For that is the temptation we have and the
problem we face: to look to ourselves and not to God for our life. That’s easy
to do especially during Lent, when many people focus on spiritual disciplines
this time of the year. But it’s not Lent’s fault or the discipline’s fault - it’s sin’s fault. Sin which has made us think
that what WE do is the foundation, the beginning. Sin which
has curved us in on ourselves and away from God. Sin
which has separated us from God and so we try to make the best of it, trying to
get life and find life by our own strength. And satan is our biggest cheerleader and fan in that!

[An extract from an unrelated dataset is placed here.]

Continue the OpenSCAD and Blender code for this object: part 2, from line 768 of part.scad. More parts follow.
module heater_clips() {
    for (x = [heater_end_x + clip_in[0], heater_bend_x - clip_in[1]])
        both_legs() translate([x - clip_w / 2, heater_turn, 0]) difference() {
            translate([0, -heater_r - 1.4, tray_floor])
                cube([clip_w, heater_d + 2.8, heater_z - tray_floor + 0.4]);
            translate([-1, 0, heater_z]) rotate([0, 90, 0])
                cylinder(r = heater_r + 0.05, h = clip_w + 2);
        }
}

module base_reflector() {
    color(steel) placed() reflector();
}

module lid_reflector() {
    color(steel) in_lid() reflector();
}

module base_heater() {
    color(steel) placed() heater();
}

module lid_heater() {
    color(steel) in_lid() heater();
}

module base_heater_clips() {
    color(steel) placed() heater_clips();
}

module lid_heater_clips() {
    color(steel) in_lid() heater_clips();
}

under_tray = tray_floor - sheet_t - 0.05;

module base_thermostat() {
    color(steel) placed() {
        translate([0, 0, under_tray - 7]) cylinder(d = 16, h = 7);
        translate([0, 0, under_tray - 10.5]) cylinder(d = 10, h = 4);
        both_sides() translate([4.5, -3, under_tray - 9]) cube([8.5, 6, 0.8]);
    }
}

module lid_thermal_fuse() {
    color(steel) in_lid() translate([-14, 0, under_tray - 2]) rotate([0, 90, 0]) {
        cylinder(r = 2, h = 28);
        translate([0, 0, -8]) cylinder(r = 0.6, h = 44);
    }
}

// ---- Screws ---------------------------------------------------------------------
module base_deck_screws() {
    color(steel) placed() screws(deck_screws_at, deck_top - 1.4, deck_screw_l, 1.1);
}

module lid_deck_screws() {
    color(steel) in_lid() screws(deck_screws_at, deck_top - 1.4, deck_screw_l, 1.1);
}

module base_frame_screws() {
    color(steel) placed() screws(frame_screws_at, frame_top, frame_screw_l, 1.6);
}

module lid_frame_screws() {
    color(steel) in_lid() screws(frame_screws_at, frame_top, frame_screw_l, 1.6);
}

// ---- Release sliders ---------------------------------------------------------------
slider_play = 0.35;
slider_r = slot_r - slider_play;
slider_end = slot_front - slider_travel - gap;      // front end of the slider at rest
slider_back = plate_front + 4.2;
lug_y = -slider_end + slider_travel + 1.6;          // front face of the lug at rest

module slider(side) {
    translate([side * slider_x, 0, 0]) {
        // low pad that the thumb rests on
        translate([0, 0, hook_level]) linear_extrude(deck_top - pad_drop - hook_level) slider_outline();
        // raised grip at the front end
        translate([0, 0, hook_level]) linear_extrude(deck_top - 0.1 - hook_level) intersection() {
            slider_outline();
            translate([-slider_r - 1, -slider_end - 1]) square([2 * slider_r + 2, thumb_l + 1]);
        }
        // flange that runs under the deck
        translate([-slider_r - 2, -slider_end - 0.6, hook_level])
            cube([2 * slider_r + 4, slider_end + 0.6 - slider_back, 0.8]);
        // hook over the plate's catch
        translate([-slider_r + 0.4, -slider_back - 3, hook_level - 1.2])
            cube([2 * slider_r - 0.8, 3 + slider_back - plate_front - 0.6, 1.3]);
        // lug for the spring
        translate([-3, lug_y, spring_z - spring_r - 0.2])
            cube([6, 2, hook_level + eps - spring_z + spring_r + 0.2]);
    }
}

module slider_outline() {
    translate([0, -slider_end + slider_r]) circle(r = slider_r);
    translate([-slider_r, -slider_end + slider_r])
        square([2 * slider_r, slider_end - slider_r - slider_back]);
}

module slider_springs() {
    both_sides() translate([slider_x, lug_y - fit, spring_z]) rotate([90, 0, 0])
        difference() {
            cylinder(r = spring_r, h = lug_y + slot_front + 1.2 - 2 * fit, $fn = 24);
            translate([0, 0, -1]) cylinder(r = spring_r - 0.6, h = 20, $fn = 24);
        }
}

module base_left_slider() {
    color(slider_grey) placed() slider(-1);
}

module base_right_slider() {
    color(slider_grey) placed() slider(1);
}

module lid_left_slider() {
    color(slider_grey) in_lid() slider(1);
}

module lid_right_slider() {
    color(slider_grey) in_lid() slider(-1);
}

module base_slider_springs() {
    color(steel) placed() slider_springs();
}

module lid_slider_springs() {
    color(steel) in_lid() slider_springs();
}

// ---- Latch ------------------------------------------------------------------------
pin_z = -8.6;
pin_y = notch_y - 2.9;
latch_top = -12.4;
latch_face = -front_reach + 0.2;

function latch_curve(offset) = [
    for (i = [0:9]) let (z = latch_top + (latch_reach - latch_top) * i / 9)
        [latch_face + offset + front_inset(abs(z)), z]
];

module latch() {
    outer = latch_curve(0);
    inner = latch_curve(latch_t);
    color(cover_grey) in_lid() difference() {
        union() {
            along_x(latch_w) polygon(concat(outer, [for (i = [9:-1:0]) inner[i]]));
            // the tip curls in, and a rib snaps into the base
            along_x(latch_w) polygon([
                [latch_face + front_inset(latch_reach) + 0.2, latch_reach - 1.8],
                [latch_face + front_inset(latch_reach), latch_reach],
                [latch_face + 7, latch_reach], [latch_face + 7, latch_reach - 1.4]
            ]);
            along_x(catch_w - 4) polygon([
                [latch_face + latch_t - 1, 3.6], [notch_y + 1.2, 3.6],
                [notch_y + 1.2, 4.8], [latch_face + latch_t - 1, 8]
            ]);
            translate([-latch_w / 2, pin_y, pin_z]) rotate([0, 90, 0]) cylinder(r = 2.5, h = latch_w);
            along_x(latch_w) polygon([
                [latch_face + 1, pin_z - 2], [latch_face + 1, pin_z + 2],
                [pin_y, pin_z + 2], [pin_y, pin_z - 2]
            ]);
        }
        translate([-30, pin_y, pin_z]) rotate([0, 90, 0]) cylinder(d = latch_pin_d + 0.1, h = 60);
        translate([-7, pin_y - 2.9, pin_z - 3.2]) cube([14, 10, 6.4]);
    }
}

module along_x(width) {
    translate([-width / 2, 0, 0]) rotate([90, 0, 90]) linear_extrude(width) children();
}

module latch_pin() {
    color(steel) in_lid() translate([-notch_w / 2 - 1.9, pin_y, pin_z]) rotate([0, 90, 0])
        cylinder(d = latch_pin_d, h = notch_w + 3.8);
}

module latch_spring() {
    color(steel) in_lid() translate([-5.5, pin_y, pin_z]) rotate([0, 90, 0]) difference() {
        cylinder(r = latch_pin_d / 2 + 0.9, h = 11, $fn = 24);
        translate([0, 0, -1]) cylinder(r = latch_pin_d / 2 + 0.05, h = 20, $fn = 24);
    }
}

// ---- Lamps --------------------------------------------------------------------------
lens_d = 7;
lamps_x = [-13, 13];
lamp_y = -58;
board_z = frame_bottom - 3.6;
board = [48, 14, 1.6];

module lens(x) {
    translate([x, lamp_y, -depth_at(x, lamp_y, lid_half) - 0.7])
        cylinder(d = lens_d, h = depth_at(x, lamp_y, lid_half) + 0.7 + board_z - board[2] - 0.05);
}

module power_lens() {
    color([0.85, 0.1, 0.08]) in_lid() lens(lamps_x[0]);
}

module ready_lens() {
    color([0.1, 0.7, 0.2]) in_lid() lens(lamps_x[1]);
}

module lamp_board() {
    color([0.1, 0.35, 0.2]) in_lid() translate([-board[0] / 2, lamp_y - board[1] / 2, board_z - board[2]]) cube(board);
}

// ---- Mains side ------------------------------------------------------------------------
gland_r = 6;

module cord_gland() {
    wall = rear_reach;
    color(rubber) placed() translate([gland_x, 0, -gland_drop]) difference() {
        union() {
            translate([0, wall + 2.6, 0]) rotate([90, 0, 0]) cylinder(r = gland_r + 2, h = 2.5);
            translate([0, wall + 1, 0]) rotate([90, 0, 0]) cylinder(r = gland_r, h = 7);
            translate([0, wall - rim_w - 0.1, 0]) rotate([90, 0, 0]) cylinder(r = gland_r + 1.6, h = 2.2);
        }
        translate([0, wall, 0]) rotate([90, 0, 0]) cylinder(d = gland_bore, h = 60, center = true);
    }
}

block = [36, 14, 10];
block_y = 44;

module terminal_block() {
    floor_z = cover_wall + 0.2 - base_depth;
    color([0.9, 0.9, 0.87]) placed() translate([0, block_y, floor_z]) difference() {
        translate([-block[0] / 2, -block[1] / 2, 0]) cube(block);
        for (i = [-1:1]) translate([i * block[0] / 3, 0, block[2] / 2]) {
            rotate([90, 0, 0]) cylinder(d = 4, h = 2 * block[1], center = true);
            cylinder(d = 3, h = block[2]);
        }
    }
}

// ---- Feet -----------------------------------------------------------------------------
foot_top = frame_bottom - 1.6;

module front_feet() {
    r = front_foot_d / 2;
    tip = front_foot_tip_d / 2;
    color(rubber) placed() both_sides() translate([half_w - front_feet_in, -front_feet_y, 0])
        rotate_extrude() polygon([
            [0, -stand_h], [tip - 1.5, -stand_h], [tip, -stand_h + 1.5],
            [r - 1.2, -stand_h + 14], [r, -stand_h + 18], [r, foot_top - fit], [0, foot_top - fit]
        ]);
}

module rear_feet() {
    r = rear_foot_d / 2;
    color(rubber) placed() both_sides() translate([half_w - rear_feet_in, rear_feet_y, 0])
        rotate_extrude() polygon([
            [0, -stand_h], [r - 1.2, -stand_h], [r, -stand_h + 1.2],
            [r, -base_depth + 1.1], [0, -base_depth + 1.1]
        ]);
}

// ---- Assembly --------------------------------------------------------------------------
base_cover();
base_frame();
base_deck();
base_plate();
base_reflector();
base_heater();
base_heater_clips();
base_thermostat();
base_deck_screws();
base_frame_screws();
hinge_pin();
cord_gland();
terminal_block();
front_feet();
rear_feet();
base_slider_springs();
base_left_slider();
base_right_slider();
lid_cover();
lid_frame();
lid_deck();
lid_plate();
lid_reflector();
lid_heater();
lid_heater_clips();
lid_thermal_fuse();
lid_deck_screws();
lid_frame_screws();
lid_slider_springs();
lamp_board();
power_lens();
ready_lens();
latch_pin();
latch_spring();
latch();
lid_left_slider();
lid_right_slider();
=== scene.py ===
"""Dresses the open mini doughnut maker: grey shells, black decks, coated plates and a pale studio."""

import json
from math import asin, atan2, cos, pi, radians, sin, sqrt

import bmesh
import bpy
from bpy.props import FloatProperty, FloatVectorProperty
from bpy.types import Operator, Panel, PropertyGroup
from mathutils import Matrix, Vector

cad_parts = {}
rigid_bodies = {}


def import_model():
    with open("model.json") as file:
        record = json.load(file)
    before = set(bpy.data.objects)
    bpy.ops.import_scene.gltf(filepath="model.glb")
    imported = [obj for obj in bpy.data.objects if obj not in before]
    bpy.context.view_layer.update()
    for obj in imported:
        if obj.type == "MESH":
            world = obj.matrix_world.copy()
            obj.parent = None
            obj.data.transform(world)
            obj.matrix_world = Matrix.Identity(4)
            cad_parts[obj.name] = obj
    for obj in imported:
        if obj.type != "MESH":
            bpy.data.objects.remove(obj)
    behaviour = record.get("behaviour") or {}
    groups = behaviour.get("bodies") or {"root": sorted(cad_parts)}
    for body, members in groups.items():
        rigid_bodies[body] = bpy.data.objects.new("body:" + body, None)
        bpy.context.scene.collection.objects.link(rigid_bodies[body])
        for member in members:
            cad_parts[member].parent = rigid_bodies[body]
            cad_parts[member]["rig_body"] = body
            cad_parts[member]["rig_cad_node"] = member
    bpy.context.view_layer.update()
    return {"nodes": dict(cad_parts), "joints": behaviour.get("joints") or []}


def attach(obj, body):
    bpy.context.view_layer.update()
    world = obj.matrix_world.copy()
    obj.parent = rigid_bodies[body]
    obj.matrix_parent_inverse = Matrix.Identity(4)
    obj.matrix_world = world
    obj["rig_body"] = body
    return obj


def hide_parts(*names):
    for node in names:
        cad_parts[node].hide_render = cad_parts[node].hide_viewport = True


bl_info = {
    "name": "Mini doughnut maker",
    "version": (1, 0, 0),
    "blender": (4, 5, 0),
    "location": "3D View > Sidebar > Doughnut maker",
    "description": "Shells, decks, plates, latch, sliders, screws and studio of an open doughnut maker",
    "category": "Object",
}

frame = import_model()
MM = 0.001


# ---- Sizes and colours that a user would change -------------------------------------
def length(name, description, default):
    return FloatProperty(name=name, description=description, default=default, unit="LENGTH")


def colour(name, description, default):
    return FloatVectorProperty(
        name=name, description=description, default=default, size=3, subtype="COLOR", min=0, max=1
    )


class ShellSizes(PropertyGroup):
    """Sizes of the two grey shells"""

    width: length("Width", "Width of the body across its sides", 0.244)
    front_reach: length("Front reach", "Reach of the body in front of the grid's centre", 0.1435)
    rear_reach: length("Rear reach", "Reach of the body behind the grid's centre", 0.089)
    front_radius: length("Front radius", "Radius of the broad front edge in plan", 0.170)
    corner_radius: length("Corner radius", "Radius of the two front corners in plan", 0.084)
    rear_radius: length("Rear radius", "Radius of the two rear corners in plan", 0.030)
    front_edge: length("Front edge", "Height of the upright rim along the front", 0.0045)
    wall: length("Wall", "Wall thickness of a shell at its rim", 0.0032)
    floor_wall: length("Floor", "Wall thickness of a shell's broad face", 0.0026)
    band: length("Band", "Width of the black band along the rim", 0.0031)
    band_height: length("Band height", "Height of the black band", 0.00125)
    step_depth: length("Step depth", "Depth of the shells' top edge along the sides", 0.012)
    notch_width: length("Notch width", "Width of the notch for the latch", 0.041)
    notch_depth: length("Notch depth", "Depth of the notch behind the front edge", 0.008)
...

He doesn’t mind anyone having religion or spirituality, as long as you
are trying to do it by yourself, with your own strength, and relying on what
you can do. Because he knows that when you rely on yourself,
you are his.
But we prayed earlier: O God, You see - He
sees and knows. We may not always know and acknowledge it, but He knows - You
see that of ourselves we have no strength (Collect of the Day). That right there is the
beginning of true spirituality. The foundation. This repentance. Whatever you are going through in this
life, you need help. You need forgiveness. You cannot do it. So by Your
might power, we then pray, defend us, protect us, save us. By Your
mighty power, which is the cross. Just as
Israel looked to the snake on the pole in faith and lived, so look to the man
on the cross in faith and live. And look to where that man on the
cross has promised to be for us today - in the Word and the Sacraments.

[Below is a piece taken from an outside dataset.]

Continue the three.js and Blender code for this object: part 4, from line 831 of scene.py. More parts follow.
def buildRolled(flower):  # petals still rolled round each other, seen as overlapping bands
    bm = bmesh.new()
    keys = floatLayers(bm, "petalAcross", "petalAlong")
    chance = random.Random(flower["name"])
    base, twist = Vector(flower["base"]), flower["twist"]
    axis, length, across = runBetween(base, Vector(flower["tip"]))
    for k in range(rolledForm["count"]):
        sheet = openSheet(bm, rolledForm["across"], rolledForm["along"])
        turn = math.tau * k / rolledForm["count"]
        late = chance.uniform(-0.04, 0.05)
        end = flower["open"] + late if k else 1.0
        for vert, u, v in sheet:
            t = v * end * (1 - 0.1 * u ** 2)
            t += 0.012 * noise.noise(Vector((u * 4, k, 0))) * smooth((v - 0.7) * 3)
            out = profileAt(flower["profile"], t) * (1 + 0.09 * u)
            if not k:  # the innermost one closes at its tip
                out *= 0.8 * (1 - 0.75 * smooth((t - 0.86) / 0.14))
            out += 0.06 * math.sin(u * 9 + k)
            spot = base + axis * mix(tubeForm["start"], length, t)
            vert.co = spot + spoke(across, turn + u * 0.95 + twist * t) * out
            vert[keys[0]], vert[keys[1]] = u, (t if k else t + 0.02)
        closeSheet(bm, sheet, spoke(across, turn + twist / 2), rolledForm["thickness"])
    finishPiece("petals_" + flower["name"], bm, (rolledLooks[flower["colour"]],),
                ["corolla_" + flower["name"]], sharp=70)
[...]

Now many today, like Nicodemus then, will ask: How
can that be? How can baptism and absolution and communion be that?
Which will be your question if your faith has started on the
wrong trajectory. They will make as little sense as Jesus’ words to
Nicodemus.
But go back to the basics: it’s all God’s doing. God coming, God calling, God promising, God giving. Giving faith, giving forgiveness, giving new life. From above. That we be born again from above. And fed from above. And it’s not that we have to go up and
go get these things that are above - God, as usual, as always, brings them down
to us. All the way down into the most simplest things,
so we who are simple can receive them - in water and words and bread and wine. Not very sophisticated, maybe. But even
better than a snake on a pole.
For God did not send his
Son into the world to condemn the world, but in order that the world might be
saved through him. Just as God did not send the snakes in the
wilderness to condemn His people but to save them, so Jesus did not come to
condemn but to save. For the world is already that - condemned. If God did nothing,
that would be the result. Sin has cast us all out of the Father’s
kingdom.
But God didn’t do nothing
- He sent His Son. Jesus came to save and to give life. He came into the world
and was lifted up on the tree of the cross for one purpose only - that we might
live. To give life from above. To be
that connection between God and man, between heaven and earth. That
using the things of earth He give us the life of
heaven. Yes, even the water and Spirit of Holy Baptism, the word of absolution,
and the bread and wine that carries His Body and Blood. That looking to these
in faith, and receiving them, we be blessed. We be children of Abraham. And more than that: children of God.
That’s the ABCs and 1-2-3s of the faith. And even
if you’re a Christian well versed in the Scriptures and into the “calculus” of
the faith, don’t forget the basics. Or as Luther called it: the catechism. You
can never know it well enough, Luther said. It is what God is always teaching
us, ever new. Get it wrong and your calculus will be wrong. But get it right,
and even if you never go on to Calculus, that’s okay. Because
eternal life is not a graduation, but a gift. To you.
From Him.
In the Name of the Father
and of the (+) Son and of the Holy Spirit. Amen.